Dr. Shigeo Haruyama mengatakan dalam bukunya “The Miracle of Endorphin”, bahwa jika seseorang kehilangan kontrol terhadap pikirannya, otak akan mengeluarkan noradrenalin yang merupakan hormon beracun. Hormon ini menempati urutan kedua kedua setelah bisa ular. Zat ini memang sangat sedikit diproduksi otak. Namun, jika orang yang bersangkutan terus menerus tertekan, racun ini akan membuatnya sakit, lebih cepat tua dan lebih cepat meninggal.

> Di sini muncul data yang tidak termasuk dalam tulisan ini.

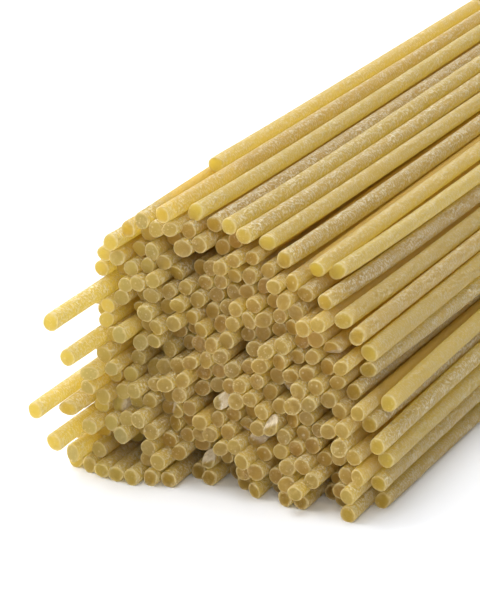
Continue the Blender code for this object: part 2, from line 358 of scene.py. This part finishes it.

Nah, apakah solusinya harus resign dan cari kerjaan baru yang lebih baik?  Tentu saja tidak mutlak seperti itu. Nobody can guarantee our future. Tidak ada yang menjamin kalau resign akan mendapat tempat lebih baik dan tidak ada pula yang menjamin perbaikan kalau tetap di tempat kerja yang lama. Bahkan satu menit kedepan adalah misteri. Jadi perbaikan dengan jalan resign atau memilh tetap stay masih merupakan kemungkinan yang tidak pasti.
Menurut saya, justru satu-satunya kemungkinan yang pasti adalah merubah persepsi diri kita sendiri. Merubah persepsi yang melahirkan kekhawatiran. Dalam buku “Your Journey To Be Ultimate U”,  Rene’ Suhardono mengungkapkan bahwa 90% kekhawatiran tidak pernah terjadi dan 10% sisanya memang di luar kontrol kita.
Mungkin ada saatnya kita tidak terlalu ambil pusing dengan persepsi tidak bergunanya kita (useless) di tempat kerja atau di organisasi. Melakukan apa yang dapat kita lakukan dengan keikhlasan akan memberikan setetes ketenangan. Suatu saat, keikhlasan inilah yang akan membuahkan hasil, entah hasil itu kita nikmati sendiri atau orang-orang setelah kita.
Orang tua kita adalah contoh terdekat petani keikhlasan yang memanen hasil untuk anak-anaknya.